2) Trekking Equipment
On the other hand, trekking, as a more challenging activity, requires careful planning and preparation. Full camping gear and survival kit are a must. Water and food are essential, so it is advised to bring enough of both.
Because trekking is often a long journey, it is a wise choice to have clothes applicable to changes in temperature, especially if trekking in mountainous areas.
Nights tend to be cold in the mountains, so one should bring fire lightning tools- matches or a flint.
If trekking route is challenging, equipment such as trekking poles, or even a ski poles can be very useful. First aid kid is strongly advised, as dehydration, hypothermia, internal injuries, frostbite, sunburn, or even animal attacks are common.
Having compass and maps can sometimes mean the difference between life and death, and orienteering skills can save you much time and effort. Even a GPS device could prove handy.
Hiking and trekking have many health benefits, ranging from physical to mental to spiritual.
First of all, both hiking and trekking are good because they let you take control of your workout. No trendy trainers, no high-intensity workouts- an approach that doesn't work for everyone. With hiking and trekking, you chart your own course and set your own pace.
Both activities tone your muscles- simple hiking can get you into better shape and help you lose weight, without too much pressure on your joints.

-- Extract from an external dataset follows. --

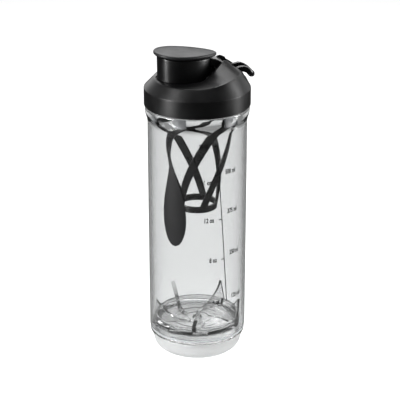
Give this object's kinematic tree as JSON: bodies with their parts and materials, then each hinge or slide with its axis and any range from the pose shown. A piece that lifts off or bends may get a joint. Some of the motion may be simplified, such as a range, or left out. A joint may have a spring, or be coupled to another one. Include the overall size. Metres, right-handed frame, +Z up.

But clambering over rocks and sharp inclines, using trekking poles gives your body an all-over workout, strengthening your glutes, hamstrings, leg muscles, bones and your core.
Just one hour of trekking can burn well over 500 calories, depending on the level of incline and the weight of the pack you are carrying.
Hiking is awesome to your heart health, lowering the risk of heart disease and keeping your blood pressure and sugar level in control.
They also boost your mood, decreasing tension, confusion, anger and depression, and increasing energy.
Both enhance focus and concentration and is also believed to improve memory and functionality of the brain.
Trekkers and hikers must clear their thoughts and prepare their minds to face topographical challenges. However, trekking, as a much more challenging, requires from you to adjust, tolerate and fight the adverse nature psychologically as the game becomes more mental than physical.
All these environmental conditions and challenges have a deep impact on our body and mind, and they are the unique test to your mental strength.
Both hiking and trekking, like the other activities in nature, have a "Leave no trace" policy, to reduce the impact of their presence on the natural environment. It is a set of outdoor ethics which promote conservation of the outdoors.
Hikers, over many years in an area, can destroy the natural environment they walk in by gathering wood, setting campfires, leaving non-biodegradable matter and fecal matter. Bigger the group size, bigger the environmental impact.
On the other hand, trekking has its negative effects on the environment, other than ones that hiking impacts.
Trekkers pluck wild plants which some locals eat and cultivate, for medical value, decorative purpose or curiosity. Trekking causes trampling and widening of the trail, creates multiple paths and increases soil erosion. Spotting humans frequently disturbs wild animals and their natural instincts.
I hope this article was helpful to you.